Gupta’s name famously caught on fire on social media, after she put out an Instagram post calling herself a ‘good actor’ looking for ‘good parts’. With a career spanning close to four decades and having enjoyed some clout on Indian television during the late 90s, there was no question what Gupta did was unusual. It all seems worth it in 2018, where she says she’s been ‘born’ as an actor, again.

Gupta’s career has been building up towards a success like this for nearly a lifetime now, where she was hardly ever seen in the role of a typical ‘heroine’. “In films, I never got the heroine’s part. Ever. People like Shyam Benegal, Govind Nihalani, Saeed Mirza made many interesting films with powerful women. But none of them thought of me as the lead heroine. Most of them went to Shabana (Azmi), Smita (Patil) or Deepti (Naval) and I never got the main parts. It was a trend, you know? Something I tried to break by refusing similar roles, but I couldn’t break it. So I lost interest because I stopped working. I was getting horrible offers in films, and so I turned to TV,” says Gupta with regret.

Television, however, did what films couldn’t. After appearing in Buniyaad, Shyam Benegal’s Yatra, Gulzar’s Mirza Ghalib and her biggest hit, Saans, it emphatically proved to everyone what a solid actor she was. While acting and directing Saans, Gupta became a household name along with her on-screen husband, Kanwaljit Singh.

So what does she think of the shows on TV on air currently? “It’s a phase and it will pass. Indian TV needs a break, like I got with Badhaai Ho. Then the rules of TV will change.”

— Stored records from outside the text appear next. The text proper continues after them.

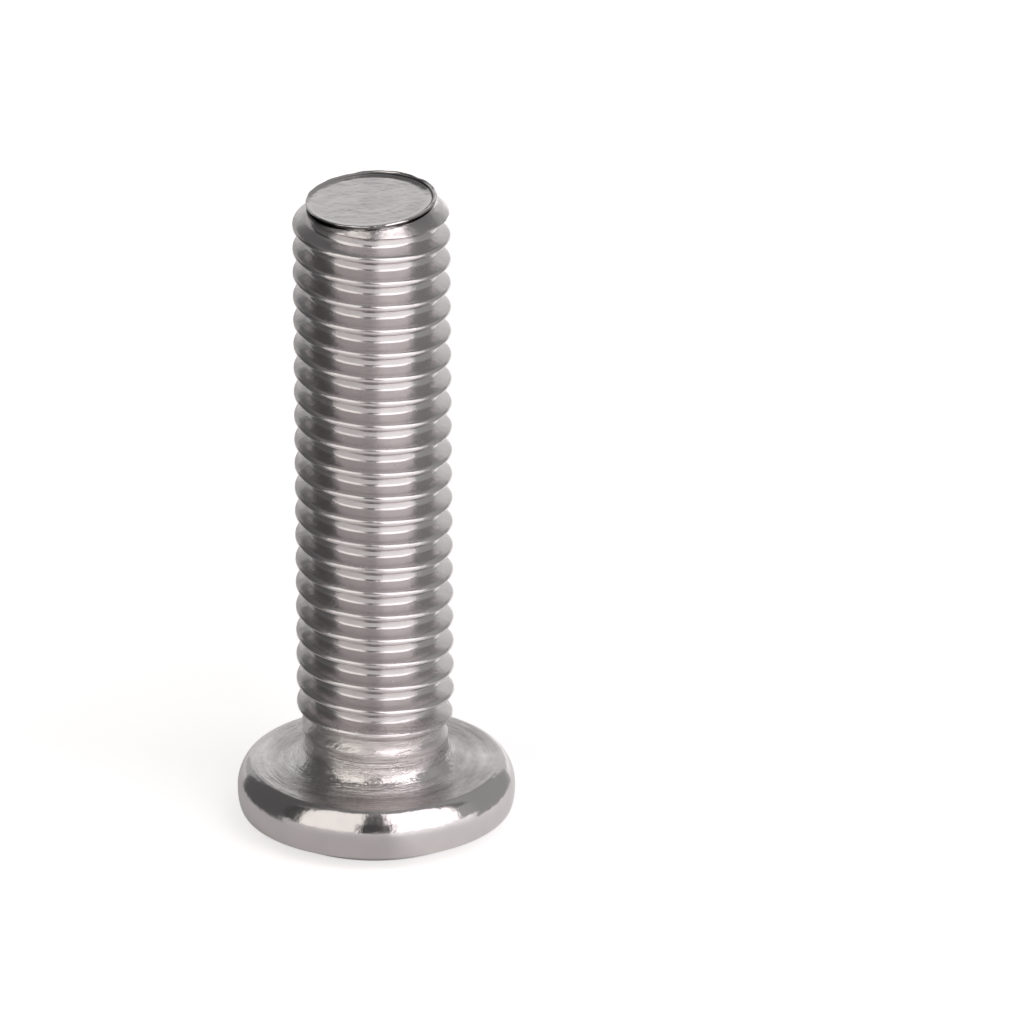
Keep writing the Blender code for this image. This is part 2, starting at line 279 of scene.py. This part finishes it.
def nickel_plated_steel():
    material = bpy.data.materials.new("bright_nickel_over_rolled_steel")
    material.use_nodes = True
    tree = material.node_tree
    shader = tree.nodes["Principled BSDF"]
    shader.inputs["Metallic"].default_value = 1.0

    place = add_node(tree, "ShaderNodeTexCoord").outputs["Object"]
    parts = add_node(tree, "ShaderNodeSeparateXYZ", None, {0: place}).outputs
    across = add_node(tree, "ShaderNodeCombineXYZ", None, {0: parts[0], 1: parts[1]})
    reach = add_node(tree, "ShaderNodeVectorMath", {"operation": "LENGTH"}, {0: across}).outputs["Value"]
    ringed, stroked = worked_zones(tree, parts[2], reach)
    rings, strokes = tool_marks(tree, parts, reach)
    fold_shade = painted_fold_shade(tree, place, parts, reach)

    haze, ripple, grain = [
        add_node(tree, "ShaderNodeTexNoise", None, {"Vector": place, "Scale": 1 / size, "Detail": 3.0})
        for size in (HAZE_SIZE, RIPPLE_SIZE, GRAIN_SIZE)
    ]

    # The haze varies the layer's tint a little, and the die's strokes are lighter and darker than that
    layer = add_node(tree, "ShaderNodeMix", {"data_type": "RGBA"},
                     {0: haze, 6: linear("#D3D0CE"), 7: linear("#C6C1C3")}).outputs[2]
    drawn = add_node(tree, "ShaderNodeMix", {"data_type": "RGBA"},
                     {0: strokes, 6: linear("#BBB6B4"), 7: linear("#E9E6E5")}).outputs[2]
    plate = add_node(tree, "ShaderNodeMix", {"data_type": "RGBA"},
                     {0: stroked, 6: layer, 7: drawn}).outputs[2]
    # The fold under the lip is painted nearly black, as painted shade
    colour = add_node(tree, "ShaderNodeMix", {"data_type": "RGBA"}, {0: fold_shade, 6: plate, 7: linear("#1E1B1A")})

    ring_height = add_node(tree, "ShaderNodeMath", {"operation": "MULTIPLY"}, {0: rings, 1: ringed})
    bump = add_node(tree, "ShaderNodeBump", None, {"Distance": RING_DEPTH, "Height": ring_height})
    bump = add_node(tree, "ShaderNodeBump", None,
                    {"Distance": RIPPLE_DEPTH, "Height": ripple, "Normal": bump})
    bump = add_node(tree, "ShaderNodeBump", None,
                    {"Distance": GRAIN_DEPTH, "Height": grain, "Normal": bump})
    rough = roughness(tree, parts[2], haze, ringed)
    tree.links.new(colour.outputs[2], shader.inputs["Base Color"])
    tree.links.new(rough.outputs[0], shader.inputs["Roughness"])
    tree.links.new(bump.outputs[0], shader.inputs["Normal"])
    return material


plating = nickel_plated_steel()
print("plating:", plating.name, "nodes:", len(plating.node_tree.nodes))

# %% [markdown]
# ## The rolled thread
#
# A thread is a rule: every point of the shank lies at a radius that depends only on how far up its turn it
# is. So Geometry Nodes draw it. A flat grid is wrapped round the axis, and each of its rows climbs by one
# pitch in a turn, so that the rows run along the crests and the seam closes on itself one turn further up.

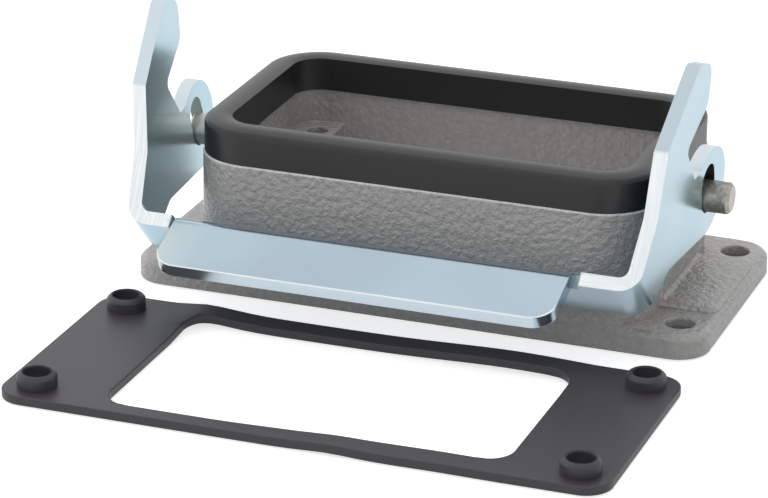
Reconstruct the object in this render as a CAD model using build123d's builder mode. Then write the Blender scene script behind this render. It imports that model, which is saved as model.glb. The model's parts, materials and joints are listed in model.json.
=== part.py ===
from build123d import *
import os
from math import cos, radians, sin, sqrt, tan

# Bulkhead mounting housing of a heavy duty rectangular connector, size 10, with one locking lever.
# It lies open, without its contact insert, and its flange gasket lies taken off in front of it.
# Millimetres. Origin: centre of the flange's underside. +X along the length, +Y to the back, +Z up.

os.makedirs("parts", exist_ok=True)

# Contact insert that the housing takes: its four screws, and the bosses they go into
insert_spacing_x = 57.0
insert_spacing_y = 27.0
insert_margin_x = 4.3
insert_margin_y = 4.1
insert_hole_diameter = 3.3
insert_hole_depth = 10.0
boss_radius = 3.1
boss_drop = 5.7
boss_floor = 1.2

# Cast body: a tapered wall round the insert, with a tongue on its rim
wall_thickness = 4.3
body_draft = 0.5
body_corner_radius = 9.3
rim_height = 21.6
tongue_thickness = 1.5
tongue_height = 3.2

# Flange, flush with the body's long sides, and its four screws
flange_thickness = 3.8
flange_corner_radius = 5.2
flange_edge_break = 0.8
screw_body_gap = 4.4
screw_end_margin = 5.0
screw_side_margin = 5.9
screw_hole_diameter = 4.5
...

Lest we romanticise the golden age of Indian TV during the late 90s too much, Gupta points out, “Don’t forget, they were weeklies. What you’re talking about, they’re dailies. The writers aren’t paid well, there is hardly any turnaround time for the episode. I’ll give you an example. I have shot for shows a day before it needs to air.”

Neena Gupta could very well be a part of Bollywood’s bandwagon of exciting actors like Shefali Shah, Sheeba Chadha and Seema Pahwa, who are redefining the limits of a mom in the Hindi film industry. Does she fear getting type-cast as the ‘quirky mother’, something she played with great success (and annoyance!) in Veere Di Wedding? “I’ve done far worse. And I’ve prayed to God that those films don’t see the light of the day. I did them because I needed money, and there was no TV at that time. So I’ve played the servant of the house; and there was another film where I was a part of a group of beggars. I think that was the worst role of my career. How I used to cry when I had to go shoot for that film.”

Now starring in Chef Vikas Khanna’s directorial debut, The Last Color, Gupta is slightly more hopeful about her career as a Bollywood ‘heroine’. Playing the role of a 70-year-old widow, Noor, who’s barred from playing Holi in Vrindavan, Gupta was convinced about this Vikas Khanna’s directorial after he narrated a crucial scene to her. “I heard him, and I immediately knew that the film meant a lot to him”, Gupta says about the debutante director. The Last Color is being screened at the Palm Springs International Festival on January 3.

But is there a wish-list of directors or actors Gupta wants to work with in the future? “I stopped watching Hindi films because I used to get depressed after watching a role that I thought I could have done well. I’ve just been born (again), so there are many, many directors/actors I would like to work with. Like Anurag Kashyap, Vishal Bhardwaj, Sanjay Leela Bhansali, Amit Sharma… again.” Gupta pauses for a moment and continues, “Even after all these years, I feel quite lonely in this business. I still feel that I have no one supporting me… like a Godfather or a godbrother [bhaijaan?], there’s no one to push me towards good roles. Rarely do I know which part to take and which one to reject. But I still do feel very lonely in this business.”

After a splendid year that was 2018, can Bollywood do right by Neena Gupta in 2019, and the many years to follow? Maybe Bollywood will finally atone for typecasting gifted actors in ‘supporting’ roles, and realise that they’re more than capable of being the hero of their stories.